The Indianapolis Star earlier this week published a report showing that the mayor's initiative “failed to target violent neighborhoods, inflated the number of so-called transformations and lacked coherency.” The report found that few of Hogsett’s interventions happened in neighborhoods with the highest crime rates, and that the city included new luxury apartment units in its count of addressed properties.

The home at 1230 S. Talbott St., with a shoddy roof and boarded up windows, is listed on the city’s website as “DVA,” which means "declaration of vacant and abandoned."

“This is abysmal,” Merritt said of the house. 

However, the property is actually a success story, according to Hogsett’s deputy chief of staff, Taylor Schaffer. The city in 2017 asked a judge to declare the property vacant and abandoned, allowing it to go to deed sale. It was sold in 2018 to Two Chicks and a Hammer, the Indianapolis firm behind hit HGTV show “Good Bones,” about fixing up houses around town.

Structural and craft permits were applied for in March, and demolition is scheduled to start soon, Schaffer said.

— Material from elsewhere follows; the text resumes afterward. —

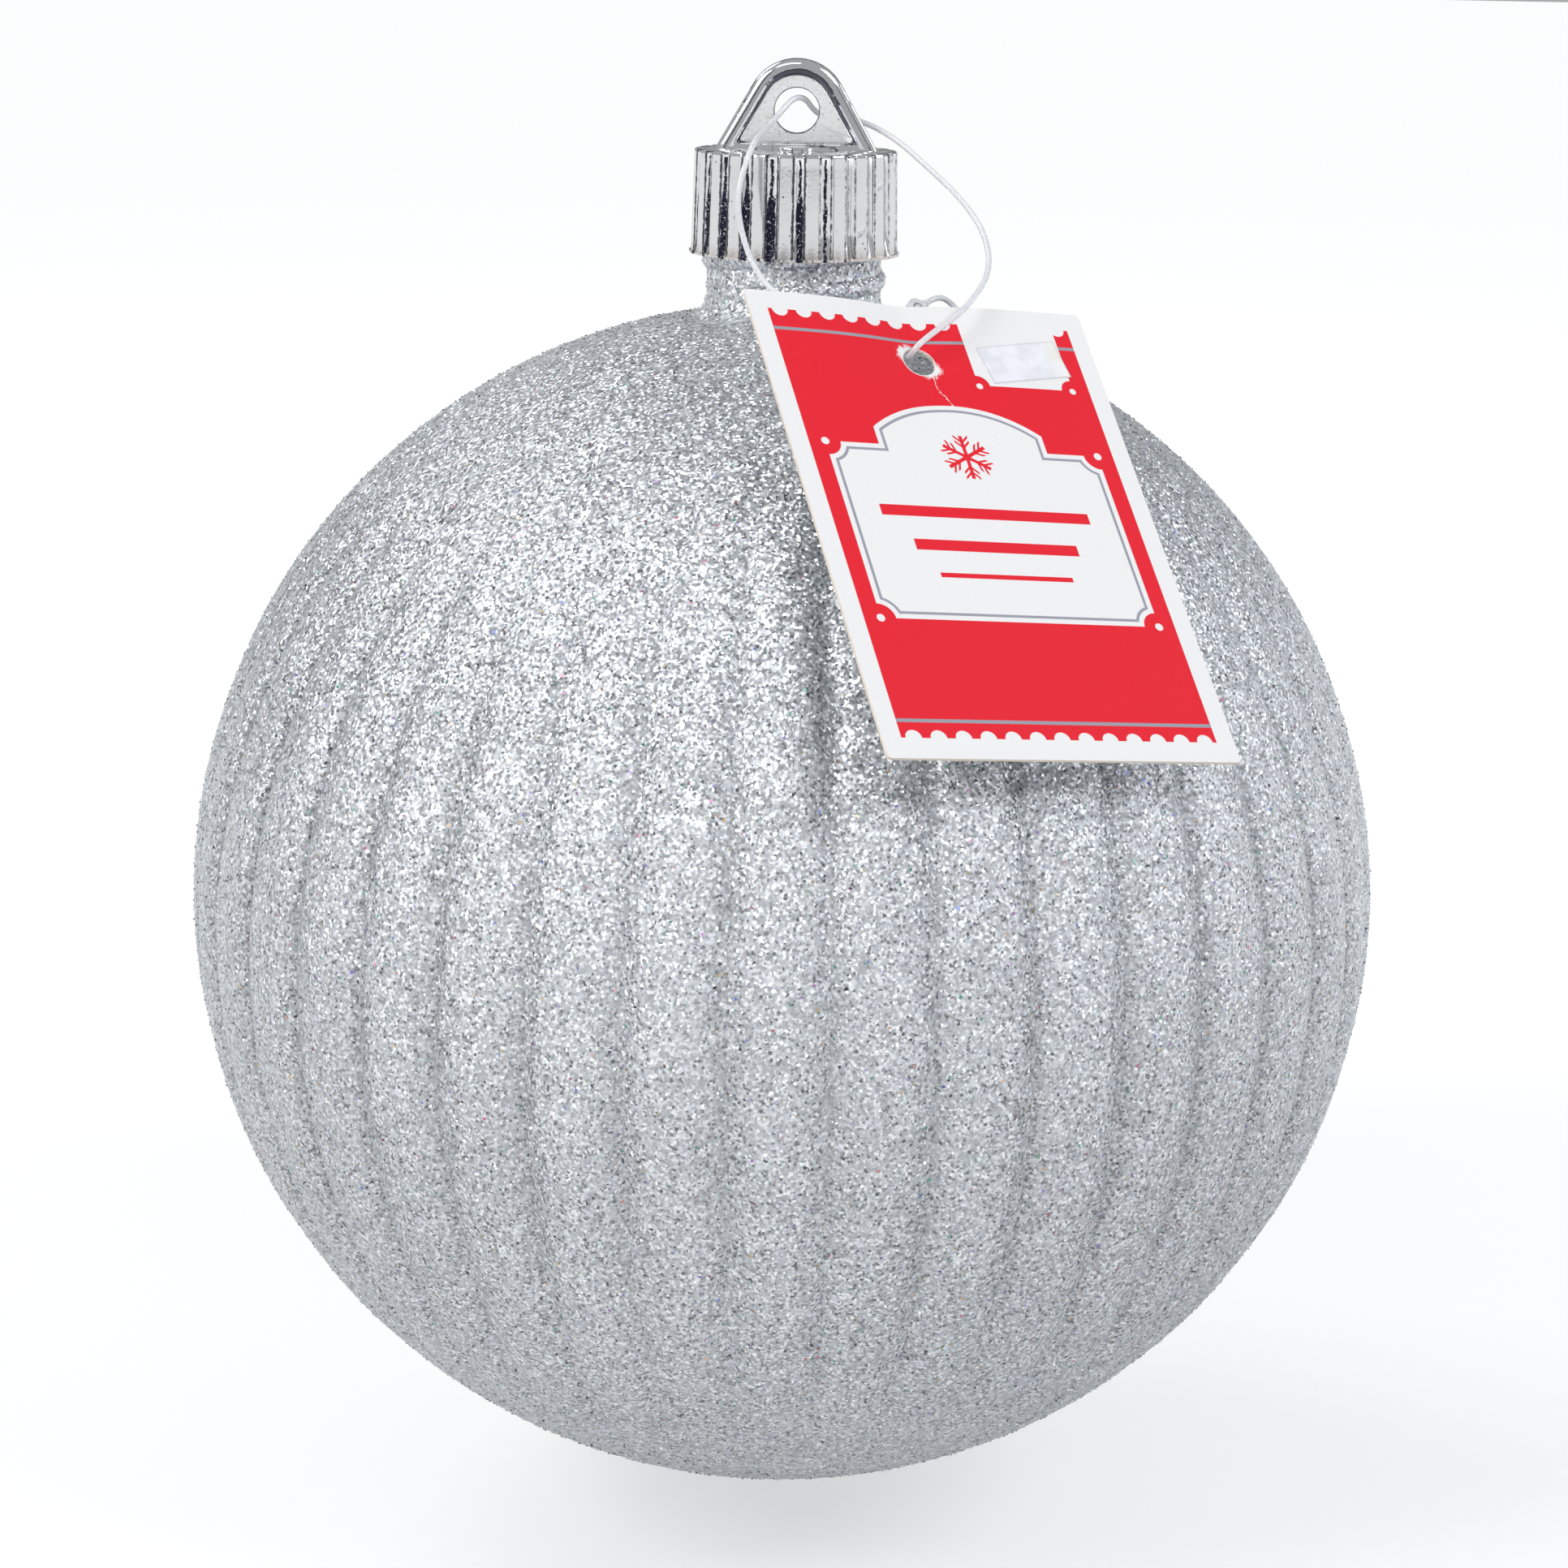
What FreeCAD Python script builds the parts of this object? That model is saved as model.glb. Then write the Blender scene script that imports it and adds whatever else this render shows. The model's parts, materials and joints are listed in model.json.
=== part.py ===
import FreeCAD, Part
import math
import os

# Shatterproof glitter ball ornament: a fluted hollow ball with a threaded neck, a metallised screw
# cap with a hanger lug, and a card tag on a nylon loop fastener.  Millimetres, +Z up, front is -Y.
# The origin is the centre of the hanger hole, and the hole runs along Y.

# ---- ball ----
BALL_DIAMETER = 150.0        # over the lobe crests, glitter included
SHELL_WALL = 1.0
LOBE_COUNT = 40
GROOVE_DEPTH = 1.3           # between two lobes at the equator
GROOVE_FULL_LATITUDE = 15.0  # degrees: full depth up to here ...
GROOVE_END_LATITUDE = 66.0   # ... and faded out here
GROOVE_SHARPNESS = 3         # power of the lobe's section: broad crest, narrow groove
FOOT_RADIUS = 4.0            # small flat at the bottom, where the mould closes
SHOULDER_LEDGE = 2.1         # flat ring left round the neck's flared foot

# ---- neck and thread ----
NECK_RADIUS = 10.7
NECK_WALL = 1.2
NECK_FLARE = 2.8             # concave radius at the neck's foot
NECK_REVEAL = 7.8            # from the cap's lower edge down to the shoulder
THREAD_PITCH = 4.2
THREAD_HEIGHT = 0.6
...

“This is exactly the point of our program,” Schaffer said. “This is exactly the intended outcome. Transitioning problem properties out of city possession and into the hands of responsible property owners who are committed to renovation, rehab and improvement is the definition of the 2,000 Homes strategy.”

Merritt also pledged to “make it a priority” to fix up blighted homes if he is elected. He pledged to hire 10 new inspectors and “rebuild our ability to take code enforcement complaints and address them within 72 hours.” 

Merritt also criticized the mayor’s Department of Business and Neighborhood Services for having an $18 million fund balance. He said high fees assessed by the city disincentivize developers from renovating more properties.

“As mayor of Indianapolis, I will aggressively utilize the tools that the state has provided to the city,” Merritt said. “The problem is not a lack of resources but a lack of utilization.”

However, Hogsett’s administration quickly defended the mayor's record on the housing front.

Schaffer, said that when Hogsett was a federal prosecutor before taking office, he filed charges against city officials for using the city’s land bank to defraud taxpayers.

“Indianapolis lacked a common definition as to what an abandoned home was, had failed to track property interventions and make that data available to the public, and the city was just a few years away from the federal government threatening to revoke millions in grants for failure to demolish problem properties,” Schaffer said in a written statement.

Since taking office, Schaffer said the administration has “accelerat[ed] neighborhood demolitions by Renew Indianapolis and the Department of Business and Neighborhood Services,” resulting in 463 demolitions from 2016 to 2018, with 39 more scheduled this year.

The city had completed just 15 demolitions in 2014 and 2015, before Hogsett took office, Schaffer said. 

Schaffer also praised partnerships with the Indianapolis Neighborhood Housing Partnership and Renew Indianapolis on new programs to “empower neighborhood revitalization, aiding in residential repairs and rehabs, funding the construction of new housing and apartments, and eradicating blight.”

“Mayor Joe Hogsett has helped lead the city from public corruption and federal investigations to a place where records are being set for neighborhood redevelopment, and data for the first time is being made available to the public,” she said. “We believe that the momentum of progress made over the last three years should propel us forward as a city, not backward.”